Ellos, casi por enmendar a aquellos que los consideran demasiado hondos, siempre cuelan un divertimento en forma de tonada dulce. En esta ocasión esa función la cumple Candy, danzarina y pegajosa. También The Last Pharaoh, hecha de retales bíblicos aunque trotona y generosa en el ritmo. Cerrando el disco, Pilgrim (You can't go home) se convierte en la plegaria aventurera del dúo, el canto espiritual dedicado a la diligencia y el oeste inexplorado. Su manifiesto a la Like a Roling Stone, su huida y su salvación. “Where are you gonna run?” preguntan una y otra vez al unísono. “You can't go home” responde el propio Rawlings con júbilo. No hay rastro de arrepentimiento en sus palabras, tan sólo la sinceridad de aquel que ha terminado haciendo de la carretera su medio de vida.

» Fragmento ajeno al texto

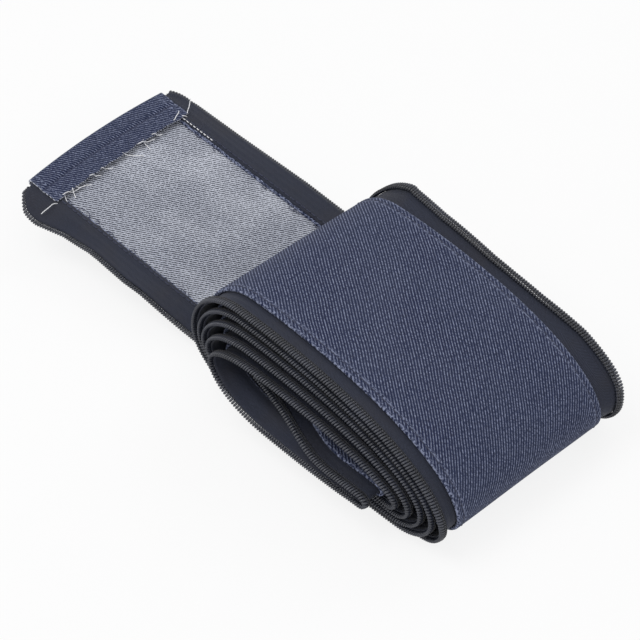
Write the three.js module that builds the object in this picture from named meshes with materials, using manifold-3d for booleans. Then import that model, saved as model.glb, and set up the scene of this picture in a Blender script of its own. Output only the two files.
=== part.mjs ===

Una verdad, simple, desnuda, que tintinea como las luces en la cuneta del camino. Faroles que también iluminan las imágenes que van depositando Rawlings y Welch en sus canciones. Una familia que llora a sus muertos, el cuadro de un anciano, unas botas llenas de barro. Si Pilgrim (You can't go home) es su Like a Rolling Stone, la mentada The Trip es sin duda su Desolation Row, el callejón en la que dejar caer los recuerdos de otras vidas. Instantáneas que ocupan pequeños fragmentos de tiempo, historias vividas y gastadas, personajes de un pasado que ya nunca volverá. Todas juntas forman un pequeño álbum de fotos. Una colección de grabados que, como la portada de Nashville Obsolete, se resisten a caer en el olvido. No porque sean una simple rendija a la memoria de un país, Estados Unidos; sino porque, como esa flor apunto de abrirse, despliegan una y otra vez los recuerdos de cada uno. Aquel tiempo perdido que sólo las canciones son capaces de rescatar.